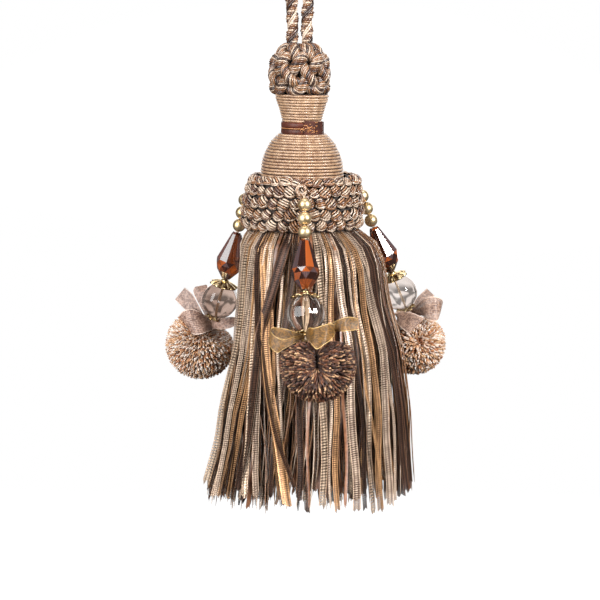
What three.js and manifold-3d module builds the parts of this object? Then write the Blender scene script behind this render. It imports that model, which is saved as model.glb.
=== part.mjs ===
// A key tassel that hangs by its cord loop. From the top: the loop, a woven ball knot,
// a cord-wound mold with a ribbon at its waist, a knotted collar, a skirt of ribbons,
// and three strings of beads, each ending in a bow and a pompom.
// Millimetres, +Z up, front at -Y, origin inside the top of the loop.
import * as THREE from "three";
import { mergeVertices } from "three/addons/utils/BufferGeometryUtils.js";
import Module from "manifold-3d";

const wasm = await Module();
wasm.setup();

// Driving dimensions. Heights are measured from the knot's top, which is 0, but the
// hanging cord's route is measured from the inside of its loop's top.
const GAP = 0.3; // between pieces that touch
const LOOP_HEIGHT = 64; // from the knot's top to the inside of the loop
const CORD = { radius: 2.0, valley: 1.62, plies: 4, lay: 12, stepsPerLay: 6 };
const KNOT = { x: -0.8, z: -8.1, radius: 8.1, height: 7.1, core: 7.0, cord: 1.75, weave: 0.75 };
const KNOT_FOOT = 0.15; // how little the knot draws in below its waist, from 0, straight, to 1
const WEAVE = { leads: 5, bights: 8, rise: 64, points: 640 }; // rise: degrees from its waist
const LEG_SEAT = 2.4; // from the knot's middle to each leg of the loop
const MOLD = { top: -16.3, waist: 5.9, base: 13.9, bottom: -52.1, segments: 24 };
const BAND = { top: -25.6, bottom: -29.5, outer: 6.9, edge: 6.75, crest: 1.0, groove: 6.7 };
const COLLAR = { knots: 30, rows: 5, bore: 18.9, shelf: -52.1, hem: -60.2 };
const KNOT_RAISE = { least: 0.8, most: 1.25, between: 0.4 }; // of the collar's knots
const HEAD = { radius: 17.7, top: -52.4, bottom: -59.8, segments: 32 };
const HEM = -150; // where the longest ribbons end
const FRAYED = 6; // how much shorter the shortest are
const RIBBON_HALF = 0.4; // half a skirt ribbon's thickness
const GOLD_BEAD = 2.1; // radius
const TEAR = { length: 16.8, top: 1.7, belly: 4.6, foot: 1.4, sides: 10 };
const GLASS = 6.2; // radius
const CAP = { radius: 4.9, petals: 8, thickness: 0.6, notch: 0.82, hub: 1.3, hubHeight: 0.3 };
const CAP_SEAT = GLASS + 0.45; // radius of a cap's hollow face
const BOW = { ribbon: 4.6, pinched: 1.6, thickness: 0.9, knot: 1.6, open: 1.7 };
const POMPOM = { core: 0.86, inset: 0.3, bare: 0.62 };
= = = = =
Objective
How many lines of the data contain the word "manifold"? Answer with the number alone.

Solution for this task
2